In a 2015 study, researchers from the National Institute of Ayurveda, Jaipur, conducted a survey involving 503 participants with a skin condition and their food habits. The findings confirmed that wrong food habits (viruddha ahara) are the potential causative factor for the skin conditions.
When it comes to skin conditions, maintaining personal hygiene is of utmost importance. Regular bathing, keeping the affected area clean and dry, and using clean clothing and bedding are also important.
Ayurvedic experts recommend an active lifestyle including some simple exercises and healthy sleeping habits (sleeping early and waking up early). They also recommend, that prolonged exposure to air-conditioning and untimely eating habits be avoided.
Role of yoga and meditation
People with chronic skin conditions often experience social anxiety and peer pressure due to the chronicity of their condition. Some skin conditions are linked to stress and anxiety. Dr Anjankar opines that the purpose of yoga and pranayama is to relieve stress and anxiety.
According to ayurveda, every change in season comes with its own set of health concerns. Ayurvedic physicians recommend guidelines for every new season to maintain optimal health. “Therapeutic purgation during the autumn season in specific, helps prevent the occurrence and triggering of skin health conditions,” says Dr Shruthi.
Read more about winter skin regime through Ayurveda here
Follow up matters
During the follow-up, ayurvedic physicians recommend skin rejuvenating medicines to maintain healthy skin.

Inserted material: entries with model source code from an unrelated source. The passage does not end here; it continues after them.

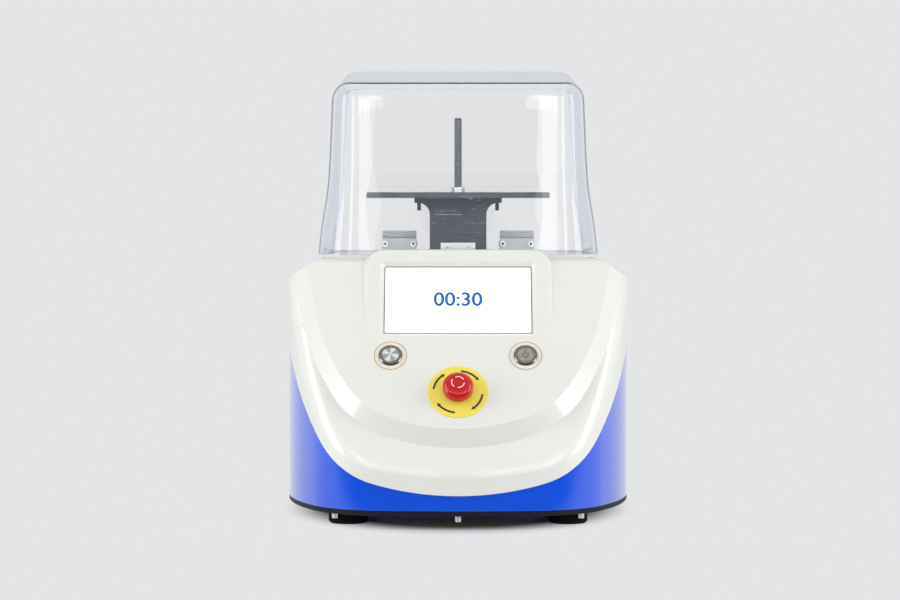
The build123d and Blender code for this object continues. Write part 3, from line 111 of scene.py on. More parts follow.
backgroundColour = paint(228, 229, 231)
surroundSettings = {"colour": paint(236, 237, 240), "strength": 0.22, "darkFront": 0.08,
                    "darkTo": -0.97, "brightFrom": -0.72}


def link(tree, source, target):
    tree.links.new(source, target)


def addMath(tree, operation, first, second=None, clamp=False):
    node = tree.nodes.new("ShaderNodeMath")
    node.operation = operation
    node.use_clamp = clamp
    for index, value in enumerate((first, second)):
        if value is None:
            continue
        if isinstance(value, (int, float)):
            node.inputs[index].default_value = value
        else:
            link(tree, value, node.inputs[index])
    return node.outputs[0]


def addRange(tree, value, low, high, toLow, toHigh):
    ramp = tree.nodes.new("ShaderNodeMapRange")
    ramp.interpolation_type = "SMOOTHSTEP"
    for socket, number in (("From Min", low), ("From Max", high), ("To Min", toLow), ("To Max", toHigh)):
        ramp.inputs[socket].default_value = number
    link(tree, value, ramp.inputs["Value"])
    return ramp.outputs[0]


def makeSurround():
    # plain background colour to the eye; mirrors and glass see it darken towards the room in front
    world = bpy.data.worlds.new("studioSurround")
    scene.world = world
    world.use_nodes = True
    tree = world.node_tree
    tree.nodes.clear()
    path = tree.nodes.new("ShaderNodeLightPath")
    place = tree.nodes.new("ShaderNodeTexCoord")
    parts = tree.nodes.new("ShaderNodeSeparateXYZ")
    link(tree, place.outputs["Generated"], parts.inputs[0])
    reach = addRange(tree, parts.outputs["Y"], surroundSettings["darkTo"], surroundSettings["brightFrom"],
                     surroundSettings["darkFront"], 1)
    through = addMath(tree, "MAXIMUM", path.outputs["Is Camera Ray"], path.outputs["Is Transmission Ray"])
    strength = addMath(tree, "MAXIMUM", through, reach)
    surround = tree.nodes.new("ShaderNodeBackground")
    surround.inputs["Color"].default_value = surroundSettings["colour"]
    surround.inputs["Strength"].default_value = surroundSettings["strength"]
    seen = tree.nodes.new("ShaderNodeBackground")
    seen.inputs["Color"].default_value = backgroundColour
    link(tree, strength, seen.inputs["Strength"])
    looked = addMath(tree, "MAXIMUM", through, path.outputs["Is Glossy Ray"])
    mix = tree.nodes.new("ShaderNodeMixShader")
    link(tree, looked, mix.inputs[0])
    link(tree, surround.outputs[0], mix.inputs[1])
    link(tree, seen.outputs[0], mix.inputs[2])
    worldOut = tree.nodes.new("ShaderNodeOutputWorld")
    link(tree, mix.outputs[0], worldOut.inputs["Surface"])


makeSurround()

# Floor: lit beside the object so that it keeps the shadow, plain background colour further out
floorSettings = {"radius": 12, "footprint": (0.165, 0.235), "litTo": 0.84, "plainFrom": 1.22,
                 "darkFront": -0.42, "brightFront": -0.22, "colour": paint(222, 223, 226),
                 "roughness": 0.3, "specular": 0.25}


def makeFloor():
    mesh = bpy.data.meshes.new("studioFloor")
    radius = floorSettings["radius"]
    corners = [(-radius, -radius, 0), (radius, -radius, 0), (radius, radius, 0), (-radius, radius, 0)]
    mesh.from_pydata(corners, [], [(0, 1, 2, 3)])
    floor = bpy.data.objects.new("studioFloor", mesh)
    scene.collection.objects.link(floor)
    material = bpy.data.materials.new("studioFloor")
    material.use_nodes = True
    tree = material.node_tree
    tree.nodes.clear()
    place = tree.nodes.new("ShaderNodeTexCoord")
    shrink = tree.nodes.new("ShaderNodeVectorMath")
    shrink.operation = "DIVIDE"
    shrink.inputs[1].default_value = (*floorSettings["footprint"], 1)
    distance = tree.nodes.new("ShaderNodeVectorMath")
    distance.operation = "LENGTH"
    link(tree, place.outputs["Object"], shrink.inputs[0])
    link(tree, shrink.outputs[0], distance.inputs[0])
    path = tree.nodes.new("ShaderNodeLightPath")
    parts = tree.nodes.new("ShaderNodeSeparateXYZ")
    link(tree, place.outputs["Object"], parts.inputs[0])
    reach = addRange(tree, parts.outputs["Y"], floorSettings["darkFront"], floorSettings["brightFront"],
                     surroundSettings["darkFront"], 1)
    eye = addMath(tree, "MAXIMUM", path.outputs["Is Camera Ray"], path.outputs["Is Transmission Ray"])
    seen = addMath(tree, "MAXIMUM", eye, path.outputs["Is Glossy Ray"])
    fade = addRange(tree, distance.outputs["Value"], floorSettings["litTo"], floorSettings["plainFrom"], 0, 1)
    lit = tree.nodes.new("ShaderNodeBsdfPrincipled")
    lit.inputs["Base Color"].default_value = floorSettings["colour"]
    lit.inputs["Roughness"].default_value = floorSettings["roughness"]
    lit.inputs["Specular IOR Level"].default_value = floorSettings["specular"]
    plain = tree.nodes.new("ShaderNodeEmission")
    plain.inputs["Color"].default_value = backgroundColour
    link(tree, addMath(tree, "MAXIMUM", eye, reach), plain.inputs["Strength"])
    mix = tree.nodes.new("ShaderNodeMixShader")
    out = tree.nodes.new("ShaderNodeOutputMaterial")
    link(tree, addMath(tree, "MULTIPLY", fade, seen), mix.inputs[0])
    link(tree, lit.outputs[0], mix.inputs[1])
    link(tree, plain.outputs[0], mix.inputs[2])
    link(tree, mix.outputs[0], out.inputs["Surface"])
    mesh.materials.append(material)


makeFloor()
print("stage 2: camera, light and floor")


# Shared surface effects, as node groups
def newGroup(name, inputs, outputs):
    group = bpy.data.node_groups.new(name, "ShaderNodeTree")
    for label, kind, value in inputs:
        socket = group.interface.new_socket(label, in_out="INPUT", socket_type=kind)
        socket.default_value = value
    for label, kind in outputs:
        group.interface.new_socket(label, in_out="OUTPUT", socket_type=kind)
    return group, group.nodes.new("NodeGroupInput"), group.nodes.new("NodeGroupOutput")


def addNoise(tree, vector, scale, detail=2, roughness=0.5):
    noise = tree.nodes.new("ShaderNodeTexNoise")
    noise.inputs["Detail"].default_value = detail
    noise.inputs["Roughness"].default_value = roughness
    link(tree, vector, noise.inputs["Vector"])
    if isinstance(scale, (int, float)):
        noise.inputs["Scale"].default_value = scale
    else:
        link(tree, scale, noise.inputs["Scale"])
    return noise.outputs["Fac"]


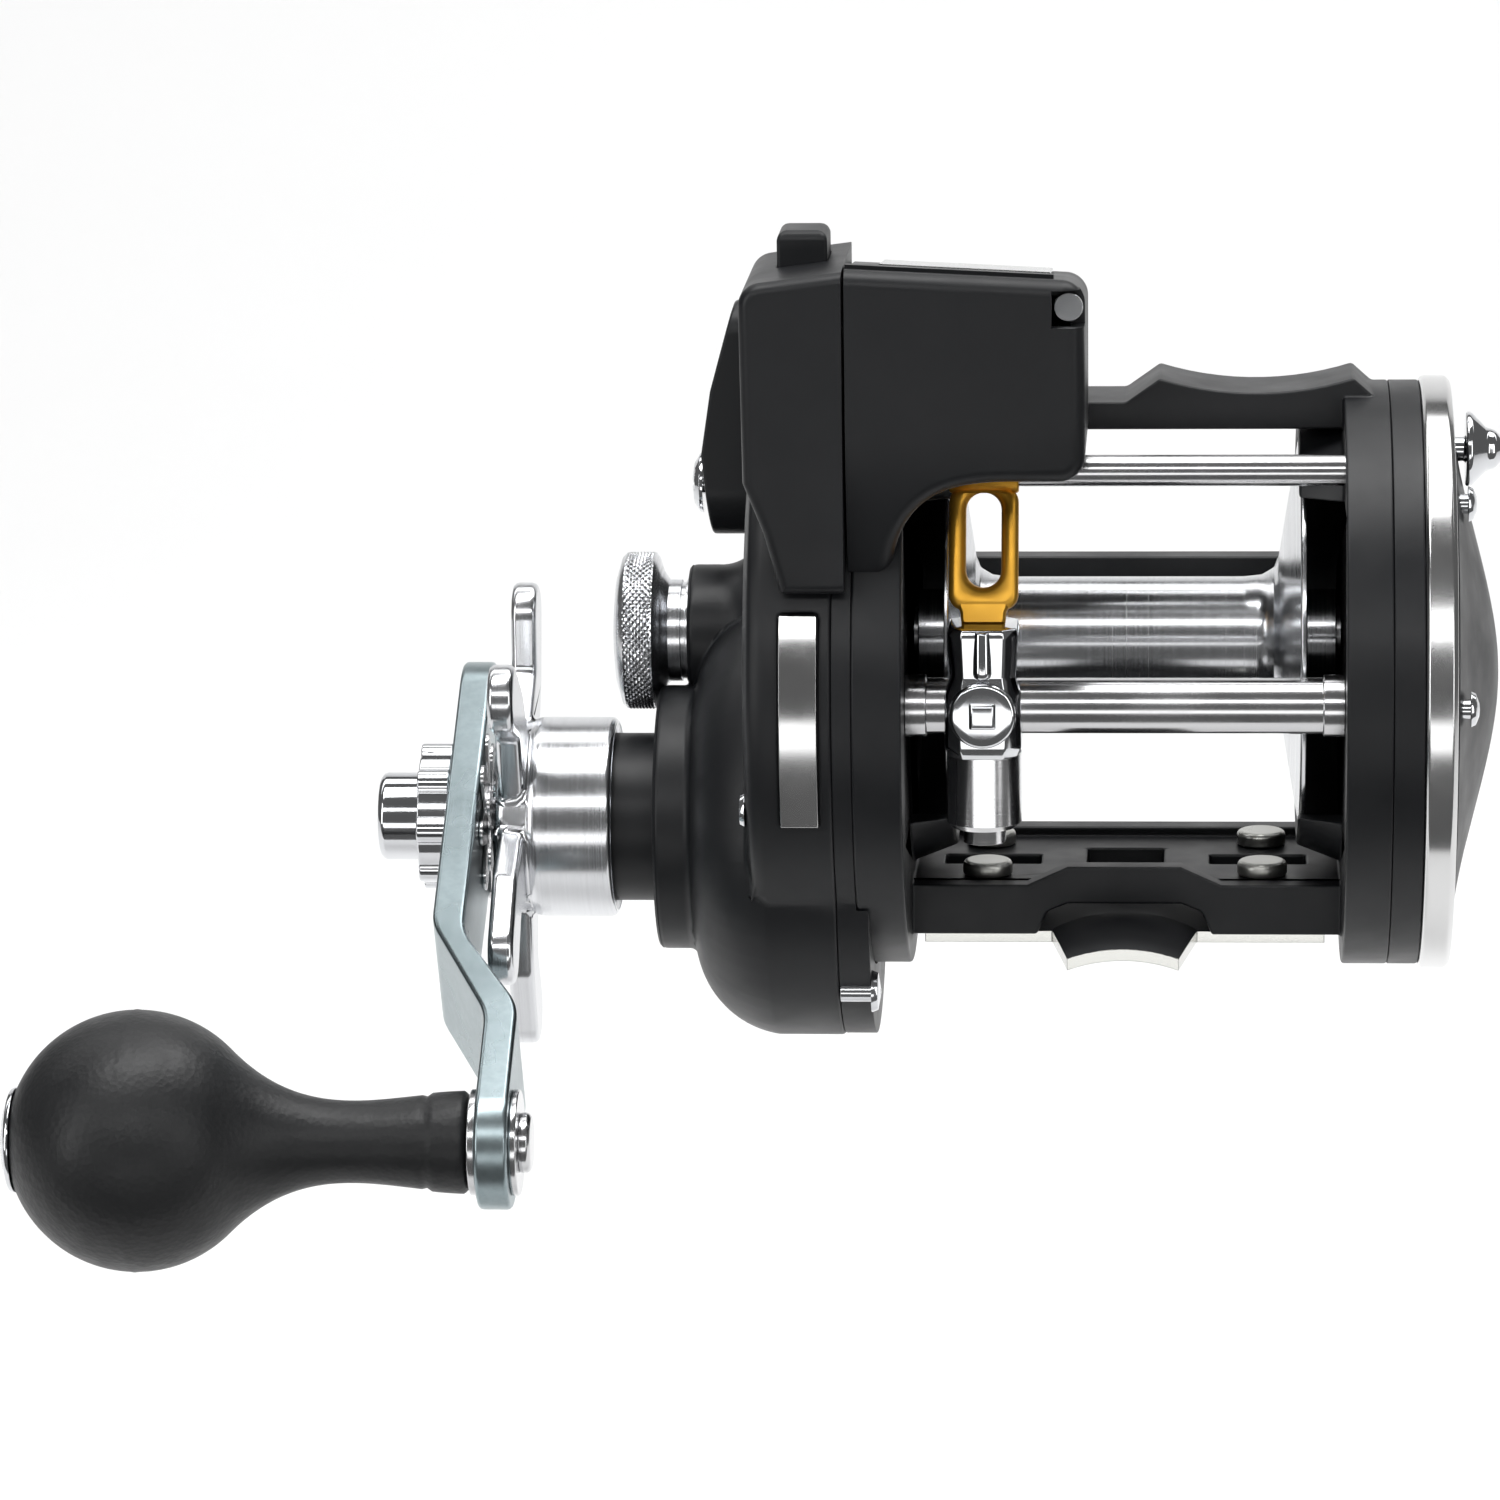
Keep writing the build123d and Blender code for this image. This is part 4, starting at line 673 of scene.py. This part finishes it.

As skin conditions are often chronic in nature, people need to maintain a follow-up with their treatment. Dr Shruthi says that lack of follow-up is one of the major reasons for not getting expected results.
Studies back efficacy
Although there are a decent number of beneficiaries, the clinical trials in this area involve small sample sizes and these studies are conducted in academic setups. A review paper evaluated 95 published papers on psoriasis and ayurvedic management. The authors conclude: oral medicines when combined with detox therapies (panchakarma) are more efficacious and herbal formulations improve the quality of life of people with psoriasis. They also found that ayurvedic therapies are clinically safe and had no adverse reactions during the treatment period among any of the screened studies.
Ayurvedic treatment focuses on relieving the symptoms of skin conditions, but more importantly aims at removing the toxins accumulated in the body. To ensure long-term benefits, ayurvedic physicians recommend dietary and lifestyle modifications that prevent the relapse of the condition.